Я вспомнила о важности обвинений в геноциде и в причастности Милошевича к событиям в Сараево и Сребренице в белградском отеле «Хайатт», где встречалась с Зораном Лиличем. Он с энтузиазмом отнесся к идее дачи показаний, хотя я сомневалась в искренности его намерений. Лилич с похвалой отозвался о сотрудниках прокурорской службы, в том числе о Джеффри Найсе и его ближайших помощниках. Этих людей он назвал упорными и настойчивыми профессионалами. Лилич попросил обеспечить защиту ему и членам его семьи. Он хотел, чтобы его уведомили о дне дачи показаний не позже, чем за десять дней, причем официальной повесткой, которую трибунал должен был направить правительству. Во время общения с сотрудниками прокурорской службы Лилич подтвердил существование записей заседаний Верховного совета обороны. За несколько недель аналитики, работавшие над делом Милошевича, Нена Тромп, Юлия Богоева и Александра Миленова, выяснили, что эти записи содержат не только повестку дня, но и детальную стенограмму самих заседаний. Такие стенограммы стали бы ценнейшим доказательством причастности Белграда к событиям в Хорватии и Боснии и Герцеговине. Но сначала их нужно было получить. За несколько недель прокурорская служба направила в Белград официальный запрос о сотрудничестве. Мы просили белградские власти обеспечить нам доступ к этим и другим документам. Этот запрос вместе с запросом о разрешении допроса Зорана Лилича, который был свидетелем встреч Милошевича с руководителями армии и разведки, стал для нас серьезной проблемой. Мы должны были преодолеть сопротивление белградского правительства, усилившееся из-за того, что подобная информация могла быть использована и в Международном уголовном суде, где против Югославии были выдвинуты иски. После нашей встречи Лилич сказал, что пишет книгу о Милошевиче и его жене, Мире Маркович. Мира Маркович бежала в Россию, потому что в Белграде против нее были выдвинуты уголовные обвинения. Лилич сказал, что Коштуница проводит ту же политику, что и Милошевич, но в «другой упаковке». По его мнению, Джинджич не мог ничего сделать для того, чтобы отстранить от власти или изолировать преступников эпохи Милошевича. Вот почему многие, в том числе и друзья Лилича, боялись сотрудничать с трибуналом. «Эти преступники, — сказал он, — представляют главную угрозу для тех, кто готов сотрудничать с вами».

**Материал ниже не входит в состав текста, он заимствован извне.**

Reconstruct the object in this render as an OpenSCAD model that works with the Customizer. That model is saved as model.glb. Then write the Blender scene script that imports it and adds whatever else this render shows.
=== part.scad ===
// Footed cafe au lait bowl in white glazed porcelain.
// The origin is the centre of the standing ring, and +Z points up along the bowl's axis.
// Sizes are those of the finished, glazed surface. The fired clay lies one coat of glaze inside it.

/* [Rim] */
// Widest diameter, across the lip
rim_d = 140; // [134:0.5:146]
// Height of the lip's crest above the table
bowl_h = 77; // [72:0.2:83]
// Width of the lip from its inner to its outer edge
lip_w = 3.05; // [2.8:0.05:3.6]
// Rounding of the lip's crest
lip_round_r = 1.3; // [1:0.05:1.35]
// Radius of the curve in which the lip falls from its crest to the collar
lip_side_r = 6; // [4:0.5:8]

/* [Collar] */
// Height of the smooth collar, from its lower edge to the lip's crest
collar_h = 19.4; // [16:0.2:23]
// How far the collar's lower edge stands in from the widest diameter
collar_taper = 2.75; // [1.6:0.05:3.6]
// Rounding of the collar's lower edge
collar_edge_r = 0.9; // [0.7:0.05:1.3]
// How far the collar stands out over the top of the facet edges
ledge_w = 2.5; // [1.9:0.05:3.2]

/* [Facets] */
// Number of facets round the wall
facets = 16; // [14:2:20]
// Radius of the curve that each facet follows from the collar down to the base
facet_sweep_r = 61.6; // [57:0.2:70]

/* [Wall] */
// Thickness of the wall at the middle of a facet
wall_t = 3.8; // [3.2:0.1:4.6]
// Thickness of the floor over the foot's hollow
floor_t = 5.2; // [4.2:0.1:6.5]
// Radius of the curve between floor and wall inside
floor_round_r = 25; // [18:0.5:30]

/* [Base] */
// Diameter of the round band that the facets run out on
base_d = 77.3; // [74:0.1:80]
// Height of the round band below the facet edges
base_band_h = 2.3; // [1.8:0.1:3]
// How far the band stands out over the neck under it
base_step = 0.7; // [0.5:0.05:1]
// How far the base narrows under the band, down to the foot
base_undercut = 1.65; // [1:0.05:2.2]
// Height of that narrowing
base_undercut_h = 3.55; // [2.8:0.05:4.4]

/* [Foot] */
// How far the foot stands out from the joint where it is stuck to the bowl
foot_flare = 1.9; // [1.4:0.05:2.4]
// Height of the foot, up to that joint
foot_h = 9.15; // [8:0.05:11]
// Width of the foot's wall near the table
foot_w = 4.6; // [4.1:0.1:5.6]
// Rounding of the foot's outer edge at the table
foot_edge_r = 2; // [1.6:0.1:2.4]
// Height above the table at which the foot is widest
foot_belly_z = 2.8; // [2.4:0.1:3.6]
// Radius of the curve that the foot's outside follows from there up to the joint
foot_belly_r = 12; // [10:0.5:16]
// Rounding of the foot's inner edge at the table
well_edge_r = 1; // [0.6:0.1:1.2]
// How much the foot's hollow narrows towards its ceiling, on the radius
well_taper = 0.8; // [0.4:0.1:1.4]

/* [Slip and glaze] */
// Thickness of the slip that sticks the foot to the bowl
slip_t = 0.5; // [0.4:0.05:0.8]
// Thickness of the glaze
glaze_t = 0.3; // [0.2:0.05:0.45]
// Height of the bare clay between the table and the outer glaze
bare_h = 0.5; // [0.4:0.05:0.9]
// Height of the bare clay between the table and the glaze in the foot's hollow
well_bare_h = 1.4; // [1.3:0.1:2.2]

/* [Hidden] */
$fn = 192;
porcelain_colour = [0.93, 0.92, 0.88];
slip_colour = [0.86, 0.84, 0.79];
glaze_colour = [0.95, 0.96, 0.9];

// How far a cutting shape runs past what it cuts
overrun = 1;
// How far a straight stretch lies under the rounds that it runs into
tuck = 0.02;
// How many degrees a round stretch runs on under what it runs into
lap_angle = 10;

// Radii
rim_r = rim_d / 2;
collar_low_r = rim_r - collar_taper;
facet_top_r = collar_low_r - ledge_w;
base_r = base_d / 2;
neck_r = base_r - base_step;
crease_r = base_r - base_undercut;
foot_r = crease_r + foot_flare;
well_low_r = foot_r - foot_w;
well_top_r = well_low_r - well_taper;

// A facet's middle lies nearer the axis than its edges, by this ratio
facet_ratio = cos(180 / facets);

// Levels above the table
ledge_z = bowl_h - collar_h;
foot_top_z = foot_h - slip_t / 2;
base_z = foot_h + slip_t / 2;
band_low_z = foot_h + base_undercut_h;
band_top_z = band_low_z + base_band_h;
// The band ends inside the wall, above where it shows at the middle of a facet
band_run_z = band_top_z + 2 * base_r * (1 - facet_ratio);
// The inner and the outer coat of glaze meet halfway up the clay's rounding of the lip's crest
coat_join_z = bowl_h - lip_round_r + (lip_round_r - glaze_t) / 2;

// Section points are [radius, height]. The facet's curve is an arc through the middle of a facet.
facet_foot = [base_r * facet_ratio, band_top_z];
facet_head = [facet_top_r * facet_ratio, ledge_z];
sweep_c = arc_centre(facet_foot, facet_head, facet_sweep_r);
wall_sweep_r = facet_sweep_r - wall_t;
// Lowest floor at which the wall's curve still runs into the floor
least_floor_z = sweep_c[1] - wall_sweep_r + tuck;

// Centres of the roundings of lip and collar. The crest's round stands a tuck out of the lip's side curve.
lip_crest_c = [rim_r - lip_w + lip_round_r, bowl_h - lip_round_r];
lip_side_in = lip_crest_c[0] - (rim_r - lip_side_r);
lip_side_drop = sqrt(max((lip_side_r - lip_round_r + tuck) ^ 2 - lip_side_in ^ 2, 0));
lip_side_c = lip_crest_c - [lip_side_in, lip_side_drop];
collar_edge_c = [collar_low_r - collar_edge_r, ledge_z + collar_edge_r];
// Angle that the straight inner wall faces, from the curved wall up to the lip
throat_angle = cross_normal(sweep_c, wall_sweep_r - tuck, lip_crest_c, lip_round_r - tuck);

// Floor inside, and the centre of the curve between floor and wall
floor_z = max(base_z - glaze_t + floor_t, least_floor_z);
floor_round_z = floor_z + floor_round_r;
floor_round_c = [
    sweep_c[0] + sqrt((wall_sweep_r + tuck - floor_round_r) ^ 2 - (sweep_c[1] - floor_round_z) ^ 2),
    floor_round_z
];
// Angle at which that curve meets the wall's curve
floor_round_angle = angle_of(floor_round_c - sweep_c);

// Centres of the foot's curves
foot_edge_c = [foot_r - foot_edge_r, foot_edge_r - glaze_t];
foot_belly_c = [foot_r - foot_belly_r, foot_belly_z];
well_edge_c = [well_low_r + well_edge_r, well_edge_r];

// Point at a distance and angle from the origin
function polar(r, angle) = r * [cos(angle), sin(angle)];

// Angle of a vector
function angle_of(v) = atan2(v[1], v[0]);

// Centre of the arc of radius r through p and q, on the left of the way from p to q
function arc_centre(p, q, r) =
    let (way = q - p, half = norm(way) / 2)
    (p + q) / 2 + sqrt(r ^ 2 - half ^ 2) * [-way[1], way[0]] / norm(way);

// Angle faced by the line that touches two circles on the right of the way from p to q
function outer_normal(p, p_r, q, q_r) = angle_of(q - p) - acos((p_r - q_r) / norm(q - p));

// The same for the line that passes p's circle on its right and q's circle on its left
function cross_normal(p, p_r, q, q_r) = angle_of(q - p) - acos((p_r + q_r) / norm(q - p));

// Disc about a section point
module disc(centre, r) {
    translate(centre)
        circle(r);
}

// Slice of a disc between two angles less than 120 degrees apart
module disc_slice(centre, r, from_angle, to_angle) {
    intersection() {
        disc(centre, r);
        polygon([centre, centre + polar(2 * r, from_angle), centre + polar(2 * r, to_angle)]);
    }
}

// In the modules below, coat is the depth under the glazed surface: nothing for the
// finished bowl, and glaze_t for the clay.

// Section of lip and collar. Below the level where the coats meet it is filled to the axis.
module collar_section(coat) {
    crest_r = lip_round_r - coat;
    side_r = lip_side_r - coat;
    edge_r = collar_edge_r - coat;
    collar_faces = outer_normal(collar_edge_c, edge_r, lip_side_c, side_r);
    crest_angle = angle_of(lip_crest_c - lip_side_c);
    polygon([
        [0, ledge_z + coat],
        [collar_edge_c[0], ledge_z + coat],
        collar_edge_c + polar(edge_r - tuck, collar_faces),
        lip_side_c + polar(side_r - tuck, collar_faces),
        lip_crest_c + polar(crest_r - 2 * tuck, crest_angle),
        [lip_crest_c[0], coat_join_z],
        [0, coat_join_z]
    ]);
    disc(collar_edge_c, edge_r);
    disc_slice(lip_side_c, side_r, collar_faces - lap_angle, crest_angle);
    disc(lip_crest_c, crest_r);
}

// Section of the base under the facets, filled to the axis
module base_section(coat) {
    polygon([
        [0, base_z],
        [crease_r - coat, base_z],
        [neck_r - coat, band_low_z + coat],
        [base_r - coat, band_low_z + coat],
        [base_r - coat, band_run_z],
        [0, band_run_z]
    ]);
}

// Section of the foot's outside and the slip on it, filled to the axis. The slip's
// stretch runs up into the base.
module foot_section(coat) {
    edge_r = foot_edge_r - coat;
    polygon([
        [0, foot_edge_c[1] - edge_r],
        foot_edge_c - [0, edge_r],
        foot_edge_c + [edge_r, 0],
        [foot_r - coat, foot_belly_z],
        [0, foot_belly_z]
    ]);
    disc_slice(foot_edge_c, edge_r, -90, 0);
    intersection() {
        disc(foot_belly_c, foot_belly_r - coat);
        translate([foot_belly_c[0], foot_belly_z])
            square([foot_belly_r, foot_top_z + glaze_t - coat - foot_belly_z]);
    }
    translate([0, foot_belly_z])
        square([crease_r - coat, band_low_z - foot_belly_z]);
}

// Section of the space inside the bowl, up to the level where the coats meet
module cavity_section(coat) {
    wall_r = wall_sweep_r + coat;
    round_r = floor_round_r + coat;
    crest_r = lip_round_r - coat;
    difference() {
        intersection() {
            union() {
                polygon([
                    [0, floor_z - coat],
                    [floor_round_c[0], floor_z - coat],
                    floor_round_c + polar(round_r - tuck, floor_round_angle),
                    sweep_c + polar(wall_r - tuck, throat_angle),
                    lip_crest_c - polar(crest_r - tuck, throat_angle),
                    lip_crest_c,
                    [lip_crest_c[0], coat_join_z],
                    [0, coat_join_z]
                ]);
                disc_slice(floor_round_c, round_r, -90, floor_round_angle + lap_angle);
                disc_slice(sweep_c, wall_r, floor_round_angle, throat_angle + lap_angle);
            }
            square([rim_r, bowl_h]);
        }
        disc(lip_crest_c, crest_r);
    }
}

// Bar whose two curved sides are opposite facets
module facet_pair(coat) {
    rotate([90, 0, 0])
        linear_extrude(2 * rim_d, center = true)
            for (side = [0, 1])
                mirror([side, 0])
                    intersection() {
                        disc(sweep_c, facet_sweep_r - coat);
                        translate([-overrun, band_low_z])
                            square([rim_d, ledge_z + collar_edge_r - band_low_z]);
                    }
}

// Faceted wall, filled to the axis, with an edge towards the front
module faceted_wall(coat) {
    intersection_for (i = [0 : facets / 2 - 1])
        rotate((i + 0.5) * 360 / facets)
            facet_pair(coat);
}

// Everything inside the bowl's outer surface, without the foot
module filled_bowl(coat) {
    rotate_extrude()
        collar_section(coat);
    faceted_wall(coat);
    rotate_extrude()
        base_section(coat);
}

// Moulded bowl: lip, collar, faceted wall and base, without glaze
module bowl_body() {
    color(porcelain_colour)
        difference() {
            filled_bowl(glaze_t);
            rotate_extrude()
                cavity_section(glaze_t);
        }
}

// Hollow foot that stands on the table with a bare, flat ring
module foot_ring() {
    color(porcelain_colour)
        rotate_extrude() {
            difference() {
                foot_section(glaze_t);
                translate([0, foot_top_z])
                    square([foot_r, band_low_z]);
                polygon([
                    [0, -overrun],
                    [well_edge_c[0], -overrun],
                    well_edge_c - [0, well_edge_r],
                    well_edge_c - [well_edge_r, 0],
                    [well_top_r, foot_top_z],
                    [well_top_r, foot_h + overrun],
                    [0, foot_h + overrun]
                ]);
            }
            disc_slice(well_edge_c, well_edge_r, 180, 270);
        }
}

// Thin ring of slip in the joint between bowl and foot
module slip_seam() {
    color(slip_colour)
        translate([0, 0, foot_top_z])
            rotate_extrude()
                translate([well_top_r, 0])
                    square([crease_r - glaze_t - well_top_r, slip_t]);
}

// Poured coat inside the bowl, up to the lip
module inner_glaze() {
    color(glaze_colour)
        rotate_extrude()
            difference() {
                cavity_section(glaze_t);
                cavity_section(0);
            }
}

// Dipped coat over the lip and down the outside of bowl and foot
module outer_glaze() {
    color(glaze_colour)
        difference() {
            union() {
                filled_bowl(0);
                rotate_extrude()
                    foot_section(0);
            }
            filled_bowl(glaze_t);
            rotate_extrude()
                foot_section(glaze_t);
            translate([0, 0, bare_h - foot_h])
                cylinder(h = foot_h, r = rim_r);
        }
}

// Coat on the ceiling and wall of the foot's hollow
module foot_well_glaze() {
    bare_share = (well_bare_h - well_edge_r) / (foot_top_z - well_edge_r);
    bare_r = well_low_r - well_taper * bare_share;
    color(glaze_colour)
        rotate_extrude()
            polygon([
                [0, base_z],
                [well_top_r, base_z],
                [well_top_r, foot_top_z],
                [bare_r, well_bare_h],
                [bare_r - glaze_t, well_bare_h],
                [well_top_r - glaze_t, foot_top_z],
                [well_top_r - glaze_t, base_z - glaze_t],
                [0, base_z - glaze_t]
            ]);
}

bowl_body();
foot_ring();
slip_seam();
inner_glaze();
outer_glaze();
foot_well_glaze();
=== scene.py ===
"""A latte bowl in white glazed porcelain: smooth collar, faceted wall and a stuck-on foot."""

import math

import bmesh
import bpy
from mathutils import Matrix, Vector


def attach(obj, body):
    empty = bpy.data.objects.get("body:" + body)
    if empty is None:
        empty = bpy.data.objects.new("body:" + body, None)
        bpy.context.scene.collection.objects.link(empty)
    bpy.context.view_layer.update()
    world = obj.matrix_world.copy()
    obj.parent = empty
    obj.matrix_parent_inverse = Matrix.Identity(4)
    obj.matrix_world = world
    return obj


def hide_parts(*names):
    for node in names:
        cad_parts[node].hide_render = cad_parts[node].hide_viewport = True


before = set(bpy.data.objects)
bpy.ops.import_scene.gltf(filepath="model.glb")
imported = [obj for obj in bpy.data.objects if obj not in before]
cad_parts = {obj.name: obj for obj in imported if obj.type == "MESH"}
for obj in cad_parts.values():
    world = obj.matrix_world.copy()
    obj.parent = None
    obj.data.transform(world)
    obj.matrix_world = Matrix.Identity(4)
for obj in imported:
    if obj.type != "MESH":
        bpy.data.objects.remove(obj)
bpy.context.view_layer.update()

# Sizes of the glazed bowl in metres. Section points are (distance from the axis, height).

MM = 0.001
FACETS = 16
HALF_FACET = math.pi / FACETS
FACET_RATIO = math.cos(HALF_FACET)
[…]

Во многих отношениях открытие процесса против Слободана Милошевича в феврале 2002 года ознаменовало собой начало конца трибунала по бывшей Югославии. Тогда прокурорская служба планировала завершить, по меньшей мере, 16 расследований, и к концу 2004 года передать в суд дела 50-ти высокопоставленных преступников. Суды должны были завершиться в 2008 году.
23 июля 2002 года я обратилась в Совет безопасности ООН и предупредила, что трибунал не сможет справиться со своими задачами, если международное сообщество не вынудит Сербию, Хорватию и Республику Сербскую арестовать разыскиваемых преступников и сотрудничать с нами в других сферах. «В последнее время в Белграде произошли определенные подвижки, — сказала я. — Но… отношение властей к сотрудничеству по-прежнему остается явно недостаточным. Эти люди делают минимум возможного, и только ради того, чтобы создать у международного сообщества благоприятное представление о ходе процесса. По ряду серьезнейших дел не сделано абсолютно ничего…»
Зоран Джинджич пытался хоть чем-то порадовать меня. Мы встретились с ним 19 июля. «Все лучше, чем Кажется со стороны», — заметил он. Но потом совершенно неубедительно оценил позицию Коштуницы и армии. «У Коштуницы есть свои люди в армии. Начальник генштаба Павкович боится трибунала. Служба военной разведки подрывает доверие к закону. Они контактируют с Младичем через Ако Томича», — сказал Джинджич, имея в виду генерала, возглавлявшего военную разведку. Дальше он заговорил о войнах на Балканах: «Убийства не были систематическими, как во время войны с Гитлером, когда тысячи людей, психопатов, были готовы убивать за тысячу германских марок… Эта война — чудовищная жестокость, состоящая из тысяч мелких жестокостей… Милошевич хотел очистить Косово от албанцев. Он не отдавал приказа убивать. Приказ заключался в том, чтобы сделать то, что необходимо. За два года люди изменились. Они не хотят вспоминать. Они начали верить в собственную ложь. Можно надеяться только на то, что вы задержите главных преступников. Мы можем задержать шестьдесят или семьдесят палачей. Но десять тысяч останутся на свободе. Но это все, что мы можем сделать. Милошевич выпустил на волю ненависть, которая копилась пятьсот лет. Нас до сих пор окружает очень негативная энергия».